I left it for a couple of days, until a recent morning when I went out for my morning walk. It was before our most recent snow, so the ground was frosty but not covered. I took my usual route, and not far from our house, on the sidewalk, I stumbled over the rotted, flattened corpse of a rabbit. It was startling to see such a sight in the pre-dawn gloom, and I couldn’t be a hundred percent sure it was the same bunny, but what were the odds? Whatever magic had been preserving it in the leaves had long worn off, and the thing looked very dead, and dead for a long time. Weeks. It looked how a rabbit who was hit by a car a few weeks ago should have looked. Somewhere, a painting of a rabbit has been slashed in an attic, and this is what was left. The sight of that little bunny’s remains really hit me hard, and in spite of myself, I started crying over its broken body. I was crying for how I feel about the world and this American election and our future and Leonard Cohen and how I feel about myself and my many petty worries and inadequacies that seem to loom large as soon as my head hits the pillow these days, and somehow the quiet faith of a 7 year old in the restorative healing properties of a glorified rodent wasn’t enough at this moment.
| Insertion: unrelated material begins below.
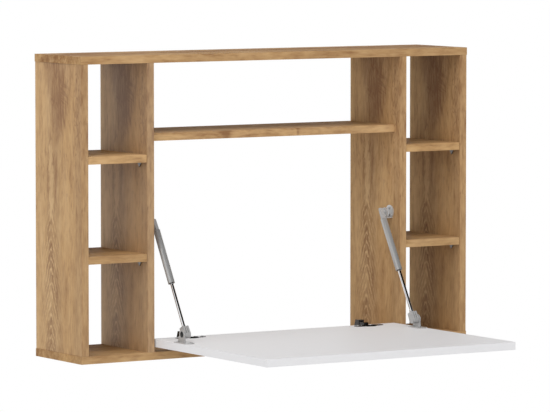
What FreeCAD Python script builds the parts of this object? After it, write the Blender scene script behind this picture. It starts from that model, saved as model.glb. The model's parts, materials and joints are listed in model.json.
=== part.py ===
"""Fold down wall desk: a shelf cabinet with a writing flap on two hinges and two gas struts.

Frame: X to the right, Y from the room into the wall, Z up, in millimetres.
The origin lies in the wall plane, midway along the row of keyhole hangers.
The flap stands in its open, level position.
"""

import FreeCAD, Part
import os
import re
import Sketcher

doc = FreeCAD.newDocument("fold_down_wall_desk")
sizes = doc.addObject("Spreadsheet::Sheet", "Sizes")

DRIVING_SIZES = [
    # Cabinet boards
    ("desk_width", 950, "top and bottom board, end to end"),
    ("desk_height", 627, "underside of the bottom board to top of the top board"),
    ("desk_depth", 193, "wall to front edge"),
    ("board_thickness", 16, "cabinet boards"),
    ("end_overhang", 1.2, "top and bottom board past the side panels, each end"),
    ("bay_width", 606, "clear width between the partitions"),
    ("shelf_setback", 1, "side shelves behind the front edge"),
    ("shelf_side_gap", 0.5, "side shelf to upright, each end"),
    ("lower_shelf_height", 203.5, "underside of the lower side shelves above the desk's underside"),
    ("upper_shelf_height", 407.5, "underside of the upper side shelves above the desk's underside"),
    ("centre_shelf_height", 449.5, "underside of the centre shelf above the desk's underside"),
    ("centre_shelf_gap", 6, "centre shelf behind the closed flap"),
    # Board joints
    ("screw_setback", 37, "board screws from the front and back edges"),
    ("dowel_setback", 69, "dowels from the front and back edges"),
    ("screw_head_radius", 5, "board screw head"),
    ("screw_head_height", 3.5, "board screw head"),
    ("screw_shank_radius", 3.5, "board screw, in the horizontal board"),
    ("screw_core_radius", 2.5, "board screw, in the upright"),
    ("screw_core_length", 34, "board screw, in the upright"),
    ("cap_radius", 6.5, "cover cap"),
    ("cap_thickness", 0.6, "cover cap, let in flush"),
    ("dowel_radius", 4, "wooden dowel"),
    ("dowel_board_depth", 10, "dowel in the drilled face"),
    ("dowel_end_depth", 20, "dowel in the drilled end"),
    ("joint_clearance", 0.05, "fastener to its bore, all round"),
    ("bore_allowance", 0.5, "bore deeper than the fastener in it"),
    ("cam_radius", 7.5, "cam housing"),
    ("cam_depth", 12.5, "cam housing in the centre shelf"),
    ("cam_reach", 34, "cam centre from the shelf's end"),
    ("cam_bolt_radius", 3, "cam bolt"),
    ("cam_bolt_grip", 11, "cam bolt in the partition"),
    ("cam_drive_width", 1.5, "screwdriver slot in the cam"),
    # Shelf supports
    ("support_pin_radius", 2.5, "shelf support pin"),
    ("support_pin_length", 8, "shelf support pin in the upright"),
    ("support_pin_drop", 4.5, "pin centre below the seat"),
    ("support_setback", 30, "supports from the front and back edges"),
    ("support_half_width", 9, "half the seat's width along the upright"),
    ("support_reach", 11, "seat out from the upright"),
    ("support_leg_height", 11, "triangular leg below the shelf"),
    ("support_leg_thickness", 2.2, "triangular leg out from the upright"),
    ("support_seat_thickness", 1.2, "seat under the shelf"),
    # Wall hangers
    ("hanger_top_gap", 12, "hanger plate below the top board"),
    ("hanger_plate_width", 12, "hanger plate"),
    ("hanger_plate_thickness", 2, "hanger plate, let in flush"),
    ("hanger_plate_rise", 28, "plate above the keyhole entry"),
    ("hanger_plate_drop", 20, "plate below the keyhole entry"),
    ("keyhole_radius", 4.75, "entry for the wall screw's head"),
    ("keyhole_slot_radius", 2.5, "half the keyhole slot's width"),
    ("keyhole_slot_rise", 9, "slot centre above the entry"),
    ("keyhole_relief_depth", 8, "room behind the plate for the screw's head"),
    ("hanger_screw_rise", 21, "upper plate screw above the entry"),
    ("hanger_screw_drop", 13, "lower plate screw below the entry"),
    # Small wood screws
    ("wood_screw_head_radius", 3.2, "small wood screw head"),
    ("wood_screw_head_height", 1.3, "small wood screw head"),
    ("wood_screw_radius", 1.6, "small wood screw shank"),
    ("wood_screw_length", 12, "small wood screw shank below its head"),
    # Flap and hinges
    ("flap_side_gap", 3.5, "writing flap to the partition, each end"),
    ("flap_top_margin", 2, "closed flap's upper edge above the centre shelf's top"),
    ("flap_thickness", 16, "writing flap"),
    ("flap_lower_gap", 3, "closed flap above the bottom board"),
    ("hinge_pin_depth", 4.8, "pin behind the closed flap's front face"),
    ("hinge_pin_rise", 11.8, "pin above the closed flap's lower edge"),
    ("hinge_inset", 79.5, "hinge centres from the flap's ends"),
    ("hinge_pin_radius", 1.25, "hinge pin"),
    ("hinge_pin_length", 18, "hinge pin"),
    ("hinge_running_clearance", 0.05, "pin in the arm's eye, all round"),
    ("hinge_part_clearance", 0.25, "hinge parts that pass each other"),
    ("arm_eye_radius", 2.05, "eye of the hinge arm"),
    ("arm_neck_width", 11, "arm inside the cup"),
    ("arm_neck_thickness", 3.4, "arm from the pin towards the flap's edge"),
    ("arm_lift", 1, "arm above the open flap"),
    ("arm_height", 9, "channel's back above the flap's edge"),
    ("arm_bridge_height", 5, "arm's bridge over the flap's edge"),
    ("arm_body_width", 13, "channel behind the flap"),
    ("arm_body_start", 17.2, "channel behind the pin"),
    ("arm_body_end", 36, "channel behind the pin"),
    ("arm_shoulder", 31, "where the channel's back starts to slope"),
    ("arm_tail_height", 6, "channel's back at its rear end, above the pin"),
    ("arm_skirt_drop", 4, "channel's sides below the pin"),
    ("arm_sheet", 2, "channel wall"),
    ("cup_radius", 17.5, "hinge cup"),
    ("cup_edge_distance", 22.5, "cup centre from the flap's hinge edge"),
    ("cup_wall", 1, "hinge cup wall"),
    ("cup_floor", 0.7, "hinge cup floor"),
    ("cup_flange_length", 68, "cup flange along the flap"),
    ("cup_flange_width", 20, "cup flange across the flap"),
    ("cup_flange_thickness", 1.2, "cup flange on the flap"),
    ("cup_screw_offset", 27, "cup screws each side of the cup"),
    ("cup_lug_start", 6.2, "pin lugs from the hinge's centre"),
    ("cup_lug_end", 9.6, "pin lugs from the hinge's centre"),
    ("plate_wing_length", 52, "mounting plate along the desk"),
    ("plate_wing_width", 18, "mounting plate's wings, front to back"),
    ("plate_thickness", 2.5, "mounting plate's wings"),
    ("plate_screw_offset", 16, "mounting plate screws each side of its centre"),
    ("plate_block_width", 8, "mounting plate's block under the arm"),
    ("plate_block_start", 20, "block behind the pin"),
    ("plate_block_end", 34.5, "block behind the pin"),
    ("plate_block_top", 5, "block's top above the pin"),
    ("plate_setback", 28, "wings' centre behind the pin"),
    ("adjuster_radius", 2.2, "adjusting screw"),
    ("adjuster_front", 22.4, "front adjusting screw behind the pin"),
    ("adjuster_rear", 28.2, "rear adjusting screw behind the pin"),
    ("adjuster_grip", 6, "adjusting screw in the block"),
    # Gas struts
    ("strut_inset", 22.5, "strut's centre from the partition"),
    ("strut_top_setback", 37, "upper pivot behind the front edge"),
    ("strut_top_height", 279, "upper pivot above the desk's underside"),
    ("strut_foot_reach", 105.1, "lower pivot from the flap's hinge edge"),
    ("strut_foot_rise", 17.5, "lower pivot above the flap's inner face"),
    ("cylinder_radius", 7, "cylinder tube"),
    ("cylinder_bore_radius", 6, "cylinder tube"),
    ("cylinder_reach", 137.5, "upper pivot to the tube's lower end"),
    ("cylinder_lip", 1, "rolled lip at the tube's lower end"),
    ("cylinder_end_wall", 2.5, "tube's closed end"),
    ("cylinder_stud_length", 8, "threaded stud on the closed end"),
    ("cylinder_stud_radius", 2.2, "threaded stud on the closed end"),
    ("rod_radius", 3.5, "piston rod"),
    ("rod_clearance", 0.05, "rod in its guide, all round"),
    ("guide_length", 8, "rod guide and seal"),
    ("piston_length", 3, "piston"),
    ("piston_clearance", 0.1, "piston in the tube, all round"),
    ("piston_standoff", 1.5, "piston above the guide when extended"),
    ("top_fitting_width", 7, "cylinder end fitting, at its rounded end"),
    ("top_fitting_base_width", 10, "cylinder end fitting, at the tube"),
    ("top_fitting_thickness", 7, "cylinder end fitting, along the desk"),
    ("top_fitting_reach", 17, "upper pivot to the tube's closed end"),
    ("top_fitting_nose", 5.5, "cylinder end fitting's round end beyond the upper pivot"),
    ("top_fitting_pocket_radius", 2.2, "snap pocket in the cylinder end fitting"),
    ("rod_fitting_width", 17, "rod end fitting, at the pivot"),
    ("rod_fitting_neck_width", 14, "rod end fitting, at the rod"),
    ("rod_fitting_reach", 16.5, "lower pivot to the fitting's upper end"),
    ("rod_grip", 11, "rod in its end fitting"),
    ("rod_fitting_thickness", 14, "rod end fitting, along the desk"),
    ("fitting_slot_width", 2, "two slots in the rod end fitting's front"),
    ("fitting_slot_depth", 3, "two slots in the rod end fitting's front"),
    ("fitting_slot_offset", 2.4, "slots from the rod end fitting's middle"),
    ("trunnion_radius", 7.4, "rod end fitting's pivot boss"),
    ("trunnion_clearance", 0.08, "boss in the bracket's eye, all round"),
    ("trunnion_proud", 0.3, "boss past the bracket's ear"),
    ("trunnion_socket_radius", 6.2, "hollow of the pivot boss"),
    ("bracket_clearance", 0.4, "tube to the brackets' ears"),
    ("bracket_sheet", 2.5, "bracket ears and flanges"),
    ("top_flange_radius", 14, "upper bracket's round flange"),
    ("top_screw_offset", 7.5, "upper bracket's screws above and below the pivot"),
    ("top_ledge_drop", 13.5, "underside of the upper bracket's ledge below the pivot"),
    ("top_ear_half_width", 9, "upper bracket's ear"),
    ("top_rivet_radius", 4.5, "upper bracket's pivot rivet"),
    ("top_hub_radius", 3.5, "upper bracket's pivot hub beside the cylinder end fitting"),
    ("foot_thickness", 2, "lower bracket's foot on the flap"),
    ("foot_inward", 6, "foot from the strut's centre towards the desk's middle"),
    ("foot_outward", 17.5, "foot from the strut's centre towards the partition"),
    ("foot_forward", 30, "foot in front of the pivot"),
    ("foot_backward", 20, "foot behind the pivot"),
    ("foot_screw_forward", 22, "front foot screw in front of the pivot"),
    ("foot_screw_backward", 9, "rear foot screw behind the pivot"),
    ("foot_screw_outward", 13.8, "rear foot screw from the strut's centre"),
    ("ear_radius", 10.5, "lower bracket's ear round the pivot"),
    ("ear_base_forward", 12, "ear's base in front of the pivot"),
    ("ear_base_backward", 18, "ear's base behind the pivot"),
]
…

I wish I hadn’t seen what became of that rabbit. I wish it just went away.
You often feel better after a good cry, and maybe I did for a moment. Life moves forward, and we do the best we can with what we’re given. Let’s try to be kind and good to one another, at every chance. Why live any other way?
You’d think this would be the end of the story.
But it won’t be.
I’m not mentioning the rabbit to my daughter. There will be plenty of other opportunities for life to get her down. She’s only 7. And this isn’t a faerie-tale, this is 2016.